声高に権利や主張を振りかざさなくても、彼女が差し出したルービックキューブのように、相手にそっと「思い」を伝えることはできるのだということが分かり、ギスギスし通しで息苦しかった物語の末に、少しホッとすることができた。
スリリングな展開に驚愕させられます
タイトル通りのありふれた教室での一部始終を、緊迫のサスペンスで描く一級の映画作品。先進国ドイツの公立小学校の一コマですが、日本でもこんなことは多分日常茶飯の出来事かと。松たか子の「告白」2010年、是枝裕和の「怪物」2023年、テレビドラマ・天海祐希の「女王の教室」2005年などでも問題提起されてますね。ほぼ正方形の窮屈なスクリーンサイズで展開される、全編キリキリと神経を逆なでさせられるような迫力の熟成が凄い。
完全に全編学校の中だけで描かれる、EUの北側諸国では当たり前のように原色の「青」があちこちに使われる学校内が舞台の総て。もちろん教室から職員室、廊下から体育館そして敷地内に限定されるが一応屋外も。しかし、本作はホラーではありません、超常現象もゾンビもサイコパスもモンスターも変態も一切登場しません。皆ごくフツーの一般人、そう私達と全く同じで全く同じ次元に居る。その仔細な人間関係がちょっとしたボタンの掛け違いで恐怖のどん底に陥られるわけです。
舞台となる小学校は「不寛容」をアピールしているわけで、仔細な事もとことん原因と対策を講ずる立派な方針のようで、だから、まあまあ、では済まない。それは長い試行錯誤を経て決めた学校なりの方針なんでしょうから。細やかな窃盗事件が校内で起きたようだ、犯人探しに生徒を誘導尋問にまで追い立てるのはその証左。こんな学校に新学期より転任してきた女性教師カーラが、自らの財布の中身を確認の上、ジャケットのポケットにしまいそのまま職員室に置いたままに、ご丁寧にパソコンで動画撮影まで施した上で。案の定、財布の中身が減っており映画は大きく動き出す。
被害者にも関わらずカーラは人間不信の地獄に叩き付けられる展開に、でも気丈にも彼女は冷静を装い事を生徒に寄り添って何とか収束しようと尽力するも、これでもかの罵詈雑言の渦中に。ああすればよかった、こんな事するんじゃなかった、全ては後の祭り。しかし、カーラの言動はすべて観客の納得行く範疇で、周囲の思わぬリアクションにカーラともども観客は苛まれる仕組み。理想主義者が管理社会のがんじがらめに翻弄させられる悲劇でもある。それはちょっとやり過ぎでは・・・と言ったところで不寛容はもう誰にも止められない。この辺りの追い込み描写が流石の力量を発揮し映画的興奮を生み出す。

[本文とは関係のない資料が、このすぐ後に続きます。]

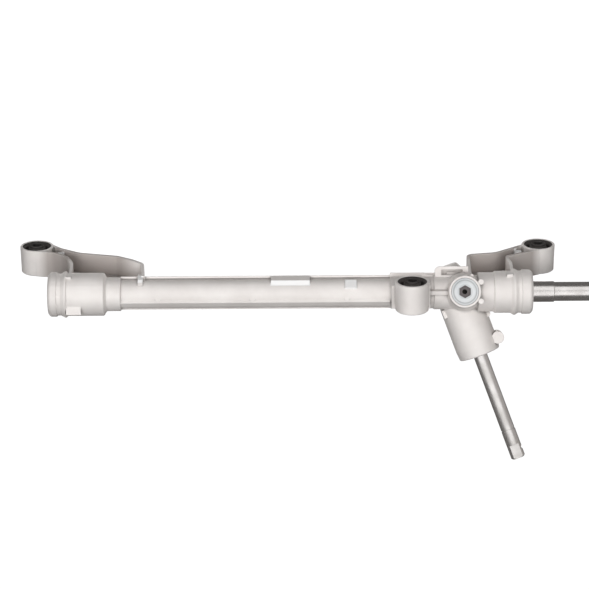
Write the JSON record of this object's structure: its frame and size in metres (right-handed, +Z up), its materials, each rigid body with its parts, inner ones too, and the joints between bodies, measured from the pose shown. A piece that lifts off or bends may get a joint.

日本だったら、そりゃないでしょと思うかも知れませんが、生徒も親も言わなきゃ損な意識は全く同じでしょう。生徒新聞も随分と強烈ですが、日本で言ったら中学生に該当する上級生の年齢でしょう。親の集まりだってあんなもんでは済まないでしょ日本でも。現役の先生方が鑑賞されたら、とてもじゃないけれど、冷静には観られないのではないでしょうか?
結局、学校事務の被疑者女性は確かに盗ったのか否か、映画は答えを出さずに、その息子の反骨精神を祭り上げて映画は終わる。真実はどちらでも、その経緯をこそ描きたかったわけで。物事の手順に正解があるはずもない、自らがベストと考えた行動が、どっちに混んんでも非難は避けられないのが今ってわけです。恐ろしい。原題は「先生の部屋」すなわち職員室なんですね。
中島みゆきじゃなくてメンデルスゾーン
中二病真っ盛りの奴らにジャーナリズムwという刃物を与えたら危険極まる。偏向報道や風説流布がコミュニティに与える混乱や分断が主題ではないだろうが、個人的にはそちらが印象的だった。
ラスト近く、ルービックキューブが再登場する少し前に担任が問題児童の隣の机で書き物をするシーン、対面してお互いの顔を見るのではなく、肩を並べて同じ景色を見るというのは何かヒントを与えてくれているようだった。